Strategies for Sustainable Debt Management:
- Enhancing Revenue Generation
- Expanding GST coverage and improving compliance to boost indirect tax collection.
- Strengthening direct tax reforms, including rationalizing tax exemptions and improving tax buoyancy.
- Strategic disinvestment – FY 2023-24’s target was ₹51,000 crore, yet actual proceeds were lower, requiring efficiency.
- Rationalizing Expenditure
- Targeted subsidies instead of blanket subsidies; the Direct Benefit Transfer (DBT) system saved ₹2.7 lakh crore since its launch.
- Curbing revenue expenditure while prioritizing capital spending on infrastructure and social sectors.
- Public-Private Partnerships (PPPs) & Privatization
- Encouraging PPPs in infrastructure to reduce direct government spending while enhancing service delivery.
- Revitalizing the privatization agenda to improve efficiency in public enterprises.
- Boosting Economic Growth & Productivity
- Investing in human capital (education & skill development) to improve labor productivity.
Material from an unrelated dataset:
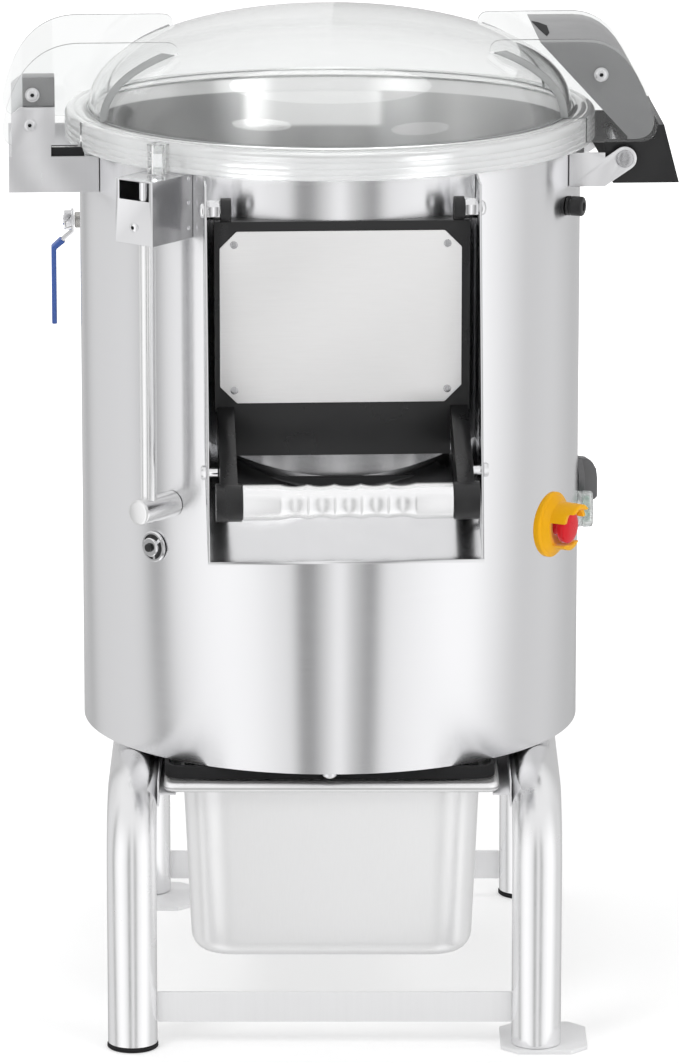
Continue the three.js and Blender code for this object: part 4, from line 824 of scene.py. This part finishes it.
def makeHingeBolt(name, facing):
    across, nutLow, nutHigh = hingeLook["nut"]
    nut = rod(across / math.sqrt(3), nutLow, nutHigh, 6)
    softEdges(nut, 0.7, 2)
    head = placed(capHead(*hingeLook["head"]), moved(z=hingeLook["seat"]))
    finished(
        joined(makeStem(*hingeLook["stem"]), nut, head), name + "_fine", polishedSteel,
        place=drumPlace @ moved(0, hingeLook["reach"], hingeLook["level"]) @ facing)


def makePlunger(name, facing, body):
    (radius, height), seat = catchLook["head"], catchLook["seat"]
    head = lathe(
        [(0, seat), (radius - 0.6, seat), (radius, seat + 0.6), (radius, seat + height * 0.6),
        (radius - 1.6, seat + height), (0, seat + height)], 48)
    finished(
        joined(makeStem(*catchLook["stem"]), head), name + "_fine", polishedSteel, body,
        drumPlace @ moved(0, catchLook["reach"], catchLook["level"]) @ facing)


makeHingeBolt("door_hinge_bolt_left", facingLeft)
makeHingeBolt("door_hinge_bolt_right", facingRight)
makePlunger("catch_plunger_left", facingLeft, "catch_left")
makePlunger("catch_plunger_right", facingRight, "catch_right")
print("door made")

# Lid
lidLook = {
    "top": 610.5, "flange": 606.5, "low": 582.5, "radius": 259, "sheet": 4, "dome": 236, "height": 92.5,
    "power": 2.15, "round": 5, "groove": 0.7, "skirtRings": (5, 11, 17), "brimRings": (9, 17), "steps": 192}
ribLook = {
    "span": 178, "thick": 4, "high": 77, "start": 150, "shoulder": 244, "reach": 313, "reachLeft": 320,
    "waist": 5, "bottom": 23.5, "corner": 19, "nose": 12, "share": 0.32, "shareLeft": 0.2,
    "pin": (281, 571.5), "lug": 10, "bore": 5.5}
beadLook = {"width": 7, "rear": 2.5, "gap": 0.1, "proud": 0.5, "start": 150, "slope": 1.4}


def domeCurve(grow, steps=40):
    # the dome's outer side, grown by a distance, from its foot to its top
    power = 2 / lidLook["power"]
    radius, height = lidLook["dome"] + grow, lidLook["height"] + grow
    curve = [
        (radius * cosine ** power, lidLook["top"] + height * sine ** power)
        for sine, cosine in quarter(steps)]
    return curve[:-1] + [(0, curve[-1][1])]


def domeBody(grow):
    low, edge = lidLook["low"] - 8, lidLook["radius"] + grow
    return lathe([(0, low), (edge, low), (edge, lidLook["top"] + grow)] + domeCurve(grow), 128)


def makeDome():
    sheet, low, top, edge = lidLook["sheet"], lidLook["low"], lidLook["top"], lidLook["radius"]
    groove, soft, bore = lidLook["groove"], lidLook["round"], lidLook["radius"] - lidLook["sheet"]
    inner = domeCurve(-sheet)[::-1]
    inner[-1] = (inner[-1][0], lidLook["flange"])
    rim = [
        (bore, lidLook["flange"]), (bore, low + 0.8), (bore + 0.8, low), (edge - 0.8, low), (edge, low + 0.8)]
    for up in lidLook["skirtRings"]:  # fine rings round the skirt
        level = low + up
        rim += [(edge, level - groove), (edge - groove * 0.8, level), (edge, level + groove)]
    rim += [(edge - soft * (1 - cosine), top - soft * (1 - sine)) for sine, cosine in quarter(6)]
    for inward in lidLook["brimRings"]:
        reach = edge - inward
        rim += [(reach + groove, top), (reach, top - groove * 0.8), (reach - groove, top)]
    finished(
        lathe(inner + rim + domeCurve(0), lidLook["steps"]), "lid_dome_fine", lidSheet, "lid", drumPlace,
        smooth=45)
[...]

- Strengthening MSMEs and startups, which contribute 30% to GDP and 45% of exports, ensuring sustainable job creation.
- Promoting manufacturing and exports through incentives like PLI schemes to enhance revenue generation.
Conclusion
The NK Singh Committee on FRBM had envisaged a debt-to-GDP ratio of 40% for the central government and 20% for states aiming for a total of 60% general government debt-to-GDP. By implementing structural reforms, boosting investments, and ensuring prudent fiscal management, India can sustain its development without compromising fiscal sustainability.